* **Short exercise**
Emit the exact text of every line from the line with "bushing.data.materials.append(rubber())" to the line with "in imported if", both ends included. No other output is expected.
□ □ □ □
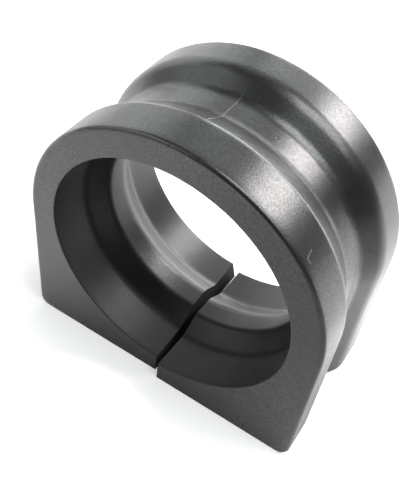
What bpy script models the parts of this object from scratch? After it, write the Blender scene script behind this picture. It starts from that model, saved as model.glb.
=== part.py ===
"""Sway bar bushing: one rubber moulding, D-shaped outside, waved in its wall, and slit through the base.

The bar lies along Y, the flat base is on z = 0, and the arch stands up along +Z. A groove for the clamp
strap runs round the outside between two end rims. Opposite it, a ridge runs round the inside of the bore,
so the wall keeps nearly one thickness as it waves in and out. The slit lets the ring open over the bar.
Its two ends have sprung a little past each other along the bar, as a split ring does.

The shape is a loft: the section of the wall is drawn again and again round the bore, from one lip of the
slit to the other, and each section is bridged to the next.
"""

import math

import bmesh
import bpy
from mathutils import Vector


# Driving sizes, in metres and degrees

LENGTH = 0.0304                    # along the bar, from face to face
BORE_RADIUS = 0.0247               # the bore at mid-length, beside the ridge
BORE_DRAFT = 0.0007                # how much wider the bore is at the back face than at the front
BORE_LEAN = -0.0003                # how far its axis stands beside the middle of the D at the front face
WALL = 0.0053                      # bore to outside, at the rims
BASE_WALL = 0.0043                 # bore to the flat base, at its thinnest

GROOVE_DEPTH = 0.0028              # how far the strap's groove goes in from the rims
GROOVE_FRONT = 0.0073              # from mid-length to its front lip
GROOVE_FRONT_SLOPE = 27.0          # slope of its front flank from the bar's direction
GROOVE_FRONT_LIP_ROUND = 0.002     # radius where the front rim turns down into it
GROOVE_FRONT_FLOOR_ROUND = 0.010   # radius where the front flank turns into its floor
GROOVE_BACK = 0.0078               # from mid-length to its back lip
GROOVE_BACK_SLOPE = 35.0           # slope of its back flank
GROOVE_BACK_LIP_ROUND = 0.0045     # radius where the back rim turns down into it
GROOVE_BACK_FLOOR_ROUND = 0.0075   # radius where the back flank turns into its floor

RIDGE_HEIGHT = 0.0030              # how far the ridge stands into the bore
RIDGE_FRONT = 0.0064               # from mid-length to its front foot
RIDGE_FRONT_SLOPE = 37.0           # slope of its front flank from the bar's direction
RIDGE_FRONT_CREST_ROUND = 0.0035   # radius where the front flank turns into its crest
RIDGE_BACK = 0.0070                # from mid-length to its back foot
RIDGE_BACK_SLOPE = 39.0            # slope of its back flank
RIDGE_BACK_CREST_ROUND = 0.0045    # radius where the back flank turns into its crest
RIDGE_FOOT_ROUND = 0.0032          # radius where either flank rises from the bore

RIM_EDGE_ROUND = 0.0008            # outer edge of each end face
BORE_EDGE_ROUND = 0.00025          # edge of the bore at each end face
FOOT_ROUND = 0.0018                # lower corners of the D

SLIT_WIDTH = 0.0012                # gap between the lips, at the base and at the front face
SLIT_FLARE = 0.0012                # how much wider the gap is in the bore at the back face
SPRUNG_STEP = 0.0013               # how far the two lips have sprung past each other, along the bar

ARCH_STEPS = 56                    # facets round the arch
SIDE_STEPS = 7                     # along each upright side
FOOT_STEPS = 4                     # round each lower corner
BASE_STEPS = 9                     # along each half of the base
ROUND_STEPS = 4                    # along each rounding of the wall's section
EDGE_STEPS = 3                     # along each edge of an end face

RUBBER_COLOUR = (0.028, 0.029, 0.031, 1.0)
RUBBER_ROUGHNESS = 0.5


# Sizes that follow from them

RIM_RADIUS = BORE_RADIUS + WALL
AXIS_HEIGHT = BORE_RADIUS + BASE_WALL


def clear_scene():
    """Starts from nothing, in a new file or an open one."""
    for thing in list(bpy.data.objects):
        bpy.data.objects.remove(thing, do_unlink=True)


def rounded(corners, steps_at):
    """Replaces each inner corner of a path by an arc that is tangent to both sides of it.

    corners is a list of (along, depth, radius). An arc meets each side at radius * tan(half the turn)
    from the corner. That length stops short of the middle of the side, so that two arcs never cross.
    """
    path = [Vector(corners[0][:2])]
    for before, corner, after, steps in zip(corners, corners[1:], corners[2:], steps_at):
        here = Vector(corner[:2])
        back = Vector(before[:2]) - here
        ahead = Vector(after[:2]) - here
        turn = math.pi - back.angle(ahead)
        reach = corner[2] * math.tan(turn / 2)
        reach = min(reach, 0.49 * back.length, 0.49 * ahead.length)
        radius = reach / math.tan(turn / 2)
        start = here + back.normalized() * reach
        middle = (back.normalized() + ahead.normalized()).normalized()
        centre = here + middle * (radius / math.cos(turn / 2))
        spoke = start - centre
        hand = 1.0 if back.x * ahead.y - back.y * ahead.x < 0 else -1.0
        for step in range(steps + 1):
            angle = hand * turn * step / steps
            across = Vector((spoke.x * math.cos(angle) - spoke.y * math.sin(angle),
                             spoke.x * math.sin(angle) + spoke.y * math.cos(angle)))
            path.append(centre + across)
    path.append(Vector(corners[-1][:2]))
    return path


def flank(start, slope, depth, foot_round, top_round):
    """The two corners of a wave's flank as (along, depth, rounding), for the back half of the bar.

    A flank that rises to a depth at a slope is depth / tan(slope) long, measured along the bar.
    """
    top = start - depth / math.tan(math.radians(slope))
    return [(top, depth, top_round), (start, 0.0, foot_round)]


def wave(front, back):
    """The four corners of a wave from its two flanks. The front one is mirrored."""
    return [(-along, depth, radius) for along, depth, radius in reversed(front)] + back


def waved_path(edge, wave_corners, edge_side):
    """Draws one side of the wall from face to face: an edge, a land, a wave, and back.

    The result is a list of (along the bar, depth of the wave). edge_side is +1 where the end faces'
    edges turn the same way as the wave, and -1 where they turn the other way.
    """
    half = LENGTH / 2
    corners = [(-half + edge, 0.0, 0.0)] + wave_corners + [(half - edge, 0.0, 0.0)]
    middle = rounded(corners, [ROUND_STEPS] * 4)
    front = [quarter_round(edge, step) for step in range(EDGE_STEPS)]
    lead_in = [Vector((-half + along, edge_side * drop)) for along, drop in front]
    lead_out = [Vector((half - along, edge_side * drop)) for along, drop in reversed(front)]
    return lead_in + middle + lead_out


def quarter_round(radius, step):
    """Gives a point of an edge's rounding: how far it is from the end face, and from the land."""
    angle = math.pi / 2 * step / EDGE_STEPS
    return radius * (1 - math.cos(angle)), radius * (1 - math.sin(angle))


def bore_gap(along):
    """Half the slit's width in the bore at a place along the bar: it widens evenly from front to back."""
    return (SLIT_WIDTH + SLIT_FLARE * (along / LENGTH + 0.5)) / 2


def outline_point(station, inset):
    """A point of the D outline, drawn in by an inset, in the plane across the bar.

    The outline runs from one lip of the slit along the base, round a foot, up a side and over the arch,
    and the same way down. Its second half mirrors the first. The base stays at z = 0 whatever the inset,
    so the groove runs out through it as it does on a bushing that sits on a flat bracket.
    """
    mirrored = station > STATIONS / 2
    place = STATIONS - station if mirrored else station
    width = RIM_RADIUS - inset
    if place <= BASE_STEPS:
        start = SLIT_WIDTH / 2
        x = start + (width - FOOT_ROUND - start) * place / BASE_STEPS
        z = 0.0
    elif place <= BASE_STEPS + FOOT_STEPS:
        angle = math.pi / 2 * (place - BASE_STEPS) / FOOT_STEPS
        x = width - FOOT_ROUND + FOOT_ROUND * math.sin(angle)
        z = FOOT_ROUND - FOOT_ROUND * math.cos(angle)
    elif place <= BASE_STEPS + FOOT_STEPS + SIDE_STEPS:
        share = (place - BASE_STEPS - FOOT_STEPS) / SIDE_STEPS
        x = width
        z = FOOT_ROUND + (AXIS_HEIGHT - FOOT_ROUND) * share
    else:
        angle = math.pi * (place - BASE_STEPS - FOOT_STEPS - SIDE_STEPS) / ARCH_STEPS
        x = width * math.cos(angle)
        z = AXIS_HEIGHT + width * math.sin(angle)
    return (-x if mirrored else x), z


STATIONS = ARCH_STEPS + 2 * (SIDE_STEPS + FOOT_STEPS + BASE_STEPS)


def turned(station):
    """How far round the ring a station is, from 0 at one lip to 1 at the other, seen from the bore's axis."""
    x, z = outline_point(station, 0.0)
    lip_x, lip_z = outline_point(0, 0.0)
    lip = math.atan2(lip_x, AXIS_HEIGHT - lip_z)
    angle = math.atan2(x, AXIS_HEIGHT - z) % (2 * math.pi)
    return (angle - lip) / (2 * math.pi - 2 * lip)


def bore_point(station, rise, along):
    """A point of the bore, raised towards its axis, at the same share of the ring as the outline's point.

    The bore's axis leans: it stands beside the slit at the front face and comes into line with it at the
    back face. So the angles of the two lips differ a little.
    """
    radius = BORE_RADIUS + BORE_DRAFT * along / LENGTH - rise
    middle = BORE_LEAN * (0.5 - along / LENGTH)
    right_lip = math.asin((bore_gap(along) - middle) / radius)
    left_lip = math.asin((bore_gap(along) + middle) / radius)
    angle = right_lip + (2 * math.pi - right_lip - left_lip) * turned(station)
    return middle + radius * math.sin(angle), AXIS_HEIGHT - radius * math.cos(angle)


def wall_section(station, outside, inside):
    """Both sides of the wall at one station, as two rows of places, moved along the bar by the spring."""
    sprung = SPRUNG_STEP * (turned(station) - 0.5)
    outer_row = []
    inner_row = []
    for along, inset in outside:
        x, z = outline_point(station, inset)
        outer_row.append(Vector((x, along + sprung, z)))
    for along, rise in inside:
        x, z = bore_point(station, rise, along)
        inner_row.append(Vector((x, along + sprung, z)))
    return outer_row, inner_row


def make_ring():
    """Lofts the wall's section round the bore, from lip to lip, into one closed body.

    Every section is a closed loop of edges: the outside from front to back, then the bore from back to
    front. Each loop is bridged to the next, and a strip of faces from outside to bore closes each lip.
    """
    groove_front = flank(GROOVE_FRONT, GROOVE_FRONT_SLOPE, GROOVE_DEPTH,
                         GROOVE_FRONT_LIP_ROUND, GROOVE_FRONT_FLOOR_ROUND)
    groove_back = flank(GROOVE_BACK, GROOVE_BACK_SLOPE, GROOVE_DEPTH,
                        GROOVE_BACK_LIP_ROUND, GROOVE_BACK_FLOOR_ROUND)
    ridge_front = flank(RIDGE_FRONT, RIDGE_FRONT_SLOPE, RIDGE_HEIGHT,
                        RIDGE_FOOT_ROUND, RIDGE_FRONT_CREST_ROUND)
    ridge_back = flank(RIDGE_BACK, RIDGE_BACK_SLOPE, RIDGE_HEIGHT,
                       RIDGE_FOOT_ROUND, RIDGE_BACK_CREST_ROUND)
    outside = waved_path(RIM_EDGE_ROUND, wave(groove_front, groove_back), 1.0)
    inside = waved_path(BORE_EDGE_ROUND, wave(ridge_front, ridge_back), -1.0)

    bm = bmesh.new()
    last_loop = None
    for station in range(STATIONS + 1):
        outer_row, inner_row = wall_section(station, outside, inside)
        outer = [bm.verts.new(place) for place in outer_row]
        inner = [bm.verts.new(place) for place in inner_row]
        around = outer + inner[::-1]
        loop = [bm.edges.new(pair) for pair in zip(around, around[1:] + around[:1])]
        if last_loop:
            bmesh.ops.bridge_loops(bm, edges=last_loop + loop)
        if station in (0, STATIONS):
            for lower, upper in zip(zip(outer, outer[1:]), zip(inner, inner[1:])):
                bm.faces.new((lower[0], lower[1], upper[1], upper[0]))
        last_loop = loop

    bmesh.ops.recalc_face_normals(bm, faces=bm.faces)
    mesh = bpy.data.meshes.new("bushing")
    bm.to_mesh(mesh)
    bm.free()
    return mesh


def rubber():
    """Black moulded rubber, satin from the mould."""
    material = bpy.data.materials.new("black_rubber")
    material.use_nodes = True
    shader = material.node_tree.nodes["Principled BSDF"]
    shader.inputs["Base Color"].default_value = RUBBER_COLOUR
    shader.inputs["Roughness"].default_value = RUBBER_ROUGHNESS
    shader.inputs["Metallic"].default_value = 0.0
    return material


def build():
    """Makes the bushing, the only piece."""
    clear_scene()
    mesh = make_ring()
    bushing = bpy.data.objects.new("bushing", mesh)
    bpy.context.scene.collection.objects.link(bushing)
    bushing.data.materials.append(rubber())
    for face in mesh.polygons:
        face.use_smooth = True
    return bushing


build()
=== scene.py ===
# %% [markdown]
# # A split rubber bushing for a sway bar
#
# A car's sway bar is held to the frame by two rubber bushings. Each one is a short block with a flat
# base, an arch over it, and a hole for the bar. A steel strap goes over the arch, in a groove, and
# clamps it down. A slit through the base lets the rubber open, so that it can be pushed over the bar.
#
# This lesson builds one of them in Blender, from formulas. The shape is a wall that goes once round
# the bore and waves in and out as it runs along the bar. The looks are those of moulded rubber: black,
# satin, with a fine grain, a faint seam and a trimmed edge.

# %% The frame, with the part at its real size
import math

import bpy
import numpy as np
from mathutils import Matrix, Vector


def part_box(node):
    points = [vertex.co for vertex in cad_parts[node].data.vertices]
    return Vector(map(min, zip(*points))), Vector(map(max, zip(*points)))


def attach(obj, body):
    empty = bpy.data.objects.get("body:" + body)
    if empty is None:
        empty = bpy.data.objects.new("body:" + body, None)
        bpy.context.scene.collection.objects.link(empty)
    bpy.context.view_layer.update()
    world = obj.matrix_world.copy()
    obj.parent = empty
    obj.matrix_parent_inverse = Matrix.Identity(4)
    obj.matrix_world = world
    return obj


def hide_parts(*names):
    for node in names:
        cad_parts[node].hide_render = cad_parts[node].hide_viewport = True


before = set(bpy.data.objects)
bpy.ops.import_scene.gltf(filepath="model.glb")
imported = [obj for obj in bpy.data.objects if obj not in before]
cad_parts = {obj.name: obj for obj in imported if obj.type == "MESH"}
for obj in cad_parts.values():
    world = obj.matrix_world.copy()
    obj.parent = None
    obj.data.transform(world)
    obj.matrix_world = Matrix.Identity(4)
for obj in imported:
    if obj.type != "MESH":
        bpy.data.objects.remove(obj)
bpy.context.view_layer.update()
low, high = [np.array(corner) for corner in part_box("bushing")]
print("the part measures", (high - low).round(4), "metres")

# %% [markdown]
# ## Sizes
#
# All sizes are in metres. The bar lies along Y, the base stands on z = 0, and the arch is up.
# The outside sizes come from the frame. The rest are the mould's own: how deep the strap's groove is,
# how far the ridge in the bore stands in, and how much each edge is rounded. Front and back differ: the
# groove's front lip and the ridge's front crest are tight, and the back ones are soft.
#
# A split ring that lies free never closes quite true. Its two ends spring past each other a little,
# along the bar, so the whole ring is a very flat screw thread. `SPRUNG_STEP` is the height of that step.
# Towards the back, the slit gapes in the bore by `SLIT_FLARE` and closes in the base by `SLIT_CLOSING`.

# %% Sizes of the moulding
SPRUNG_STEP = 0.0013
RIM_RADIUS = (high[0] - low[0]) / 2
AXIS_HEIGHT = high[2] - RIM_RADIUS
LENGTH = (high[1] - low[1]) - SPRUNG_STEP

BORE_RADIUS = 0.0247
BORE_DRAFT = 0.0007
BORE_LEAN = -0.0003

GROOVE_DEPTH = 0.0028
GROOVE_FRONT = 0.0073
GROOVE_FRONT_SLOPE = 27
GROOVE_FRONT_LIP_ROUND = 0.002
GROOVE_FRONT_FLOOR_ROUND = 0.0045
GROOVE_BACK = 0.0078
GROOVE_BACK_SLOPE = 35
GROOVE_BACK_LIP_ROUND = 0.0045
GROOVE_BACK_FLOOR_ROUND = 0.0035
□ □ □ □
* **Worked solution**
    bushing.data.materials.append(rubber())
    for face in mesh.polygons:
        face.use_smooth = True
    return bushing


build()
=== scene.py ===
# %% [markdown]
# # A split rubber bushing for a sway bar
#
# A car's sway bar is held to the frame by two rubber bushings. Each one is a short block with a flat
# base, an arch over it, and a hole for the bar. A steel strap goes over the arch, in a groove, and
# clamps it down. A slit through the base lets the rubber open, so that it can be pushed over the bar.
#
# This lesson builds one of them in Blender, from formulas. The shape is a wall that goes once round
# the bore and waves in and out as it runs along the bar. The looks are those of moulded rubber: black,
# satin, with a fine grain, a faint seam and a trimmed edge.

# %% The frame, with the part at its real size
import math

import bpy
import numpy as np
from mathutils import Matrix, Vector


def part_box(node):
    points = [vertex.co for vertex in cad_parts[node].data.vertices]
    return Vector(map(min, zip(*points))), Vector(map(max, zip(*points)))


def attach(obj, body):
    empty = bpy.data.objects.get("body:" + body)
    if empty is None:
        empty = bpy.data.objects.new("body:" + body, None)
        bpy.context.scene.collection.objects.link(empty)
    bpy.context.view_layer.update()
    world = obj.matrix_world.copy()
    obj.parent = empty
    obj.matrix_parent_inverse = Matrix.Identity(4)
    obj.matrix_world = world
    return obj


def hide_parts(*names):
    for node in names:
        cad_parts[node].hide_render = cad_parts[node].hide_viewport = True


before = set(bpy.data.objects)
bpy.ops.import_scene.gltf(filepath="model.glb")
imported = [obj for obj in bpy.data.objects if obj not in before]
cad_parts = {obj.name: obj for obj in imported if obj.type == "MESH"}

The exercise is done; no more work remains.